Daí que para este tradutor, tal como Umberto Eco afirmou: “uma tradução não é a comparação de duas línguas, mas a reinterpretação dum texto em duas línguas diferentes, aglomerando a mudança entre as culturas.” Esta antologia foi construída a partir do princípio ecoado pelo professor Jonas Zdanys da Universidade Yale, segundo o qual o tradutor não é um mero agente passivo mas sim uma força ativa no poema., tal como escreveu: “o tradutor tem que ser um criador e não um simples transportador.” Embora tal compromisso tenha, como devem imaginar, um alto grau de risco.
On a Leaf of Blue, para bem ou para mal, não aconteceu com um dicionário em mão rebuscando e escrevendo equivalências linguísticas. Enquanto se tentou ser fiel às ideias dos poetas aqui representados, esta antologia, tentou atravessar barreiras linguísticas e culturais com o objetivo de dar ao leitor de língua inglesa um corpo poético que apesar de ser muito açoriano poderá ter, simultaneamente, o seu próprio espaço na moderna tradição poética da língua inglesa. O tal servir a dois deuses de que falava Franz Rosenzweig no seu livro A Impossibilidade e a Necessidade da Tradução.

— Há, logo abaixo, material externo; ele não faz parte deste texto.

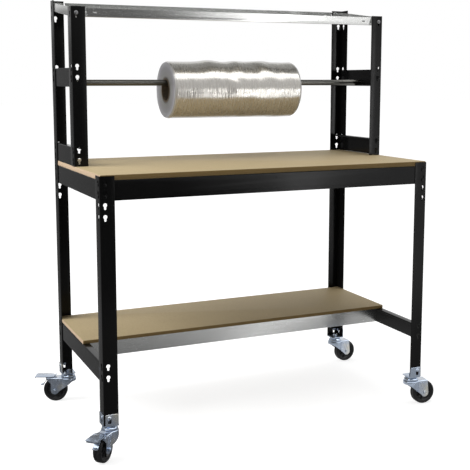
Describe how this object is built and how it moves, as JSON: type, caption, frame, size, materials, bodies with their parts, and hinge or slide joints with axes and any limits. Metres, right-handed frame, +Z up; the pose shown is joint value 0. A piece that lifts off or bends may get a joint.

Uma antologia, como se sabe, é sempre um trabalho extremamente subjetivo. Esta tentou incluir todos os poetas açorianos vivos que tenham publicado em livro, embora haja, algumas omissões. Tentou-se ainda levar ao leitor de língua do mundo anglófono, em formato bilingue, uma amalgama de autores que na minha perspetiva são açorianos, mas também são universais e dar uma visão das novas gerações criativas do nosso arquipélago.
O poeta Eduardo Carranza escreveu algures: “Se a poesia não serve para acelerar-me o sangue, para abrir-me de repente janelas sobre o misterioso, para ajudar-me a descobrir o mundo, para acompanhar este desolado coração na solidão e no amor, na festa e no desamor, para que me serve a poesia?” Foi a sonhar com a possibilidade de a poesia nesta antologia ter semelhante efeito com os leitores de língua inglesa que me levou a esta publicação. Se isso aconteceu, foi, definitivamente, pela força do poema e não pelo valor da tradução.
Duas décadas depois da publicação de On a Leaf of Blue, eis-me embalado numa outra aventura: uma nova antologia bilingue que englobe mais vozes açorianas e desta feita vozes açor-americanas e açor-canadianas que escrevam em inglês, neste caso com tradução para português. Será uma antologia das duas margens e que incluirá cerca de 70 vozes. É um projeto que me tem dado prazer e tirado sono. Mas é acima de tudo um projeto abraço porque o acho necessário. Como o tenho dito e escrito, talvez em demasia, os Açore são mais Açores com a sua diáspora, e a sua diáspora é uma diáspora criativa que não cessou com a primeira geração, apenas mudou de língua.
Disso tem escrito, magistralmente, Vamberto Freitas. A criatividade açoriana está viva nas segundas, terceiras e sucessivas gerações. Não são comunidades emigradas, são filhos, netos e bisnetos dessas comunidades, é a nossa diáspora que na sua língua materna, o inglês, cria outras linguagens e novas formas da identidade açoriana, para além do arquipélago e do mar que o rodeia. Tal como escreveu a poeta Mary Lourdes Silva, filha de pais micaelenses no excelente poema, que traduzi para português, com o sugestivo título, deixei cair e quebrei a língua:
o meu pai carregou há tanto tempo
num cargueiro vindo das ilhas
para os portos de Boston.
Desde então que não fala comigo
na língua da sua Mãe.
Eu quero de volta essa língua portuguesa…
Barulhenta, teimosa e opiniosa.
Não me importaria de andar por aí com as duas:
Uma língua americana que fala
o que os outros querem ouvir
e uma língua portuguesa para morder
a outra
Dentro de alguns meses espero eu, Into the Azorean Sea (baseado num verso da poeta açor-descendente Lara Gularte) estará por aí, juntando poetas de várias gerações, de vários estilos, e de várias geografias, mas todos cantando os Açores e as nossas vivências em múltiplas latitudes. Serão 103 poetas nas nossas duas línguas português e inglês. É que há muito em comum entre os açorianos do arquipélago e os açor-descendentes, que também são açorianos, em terras norte-americanas. A poesia mostra-o, clara e inequivocamente. Queiramos nós aprender com os poetas.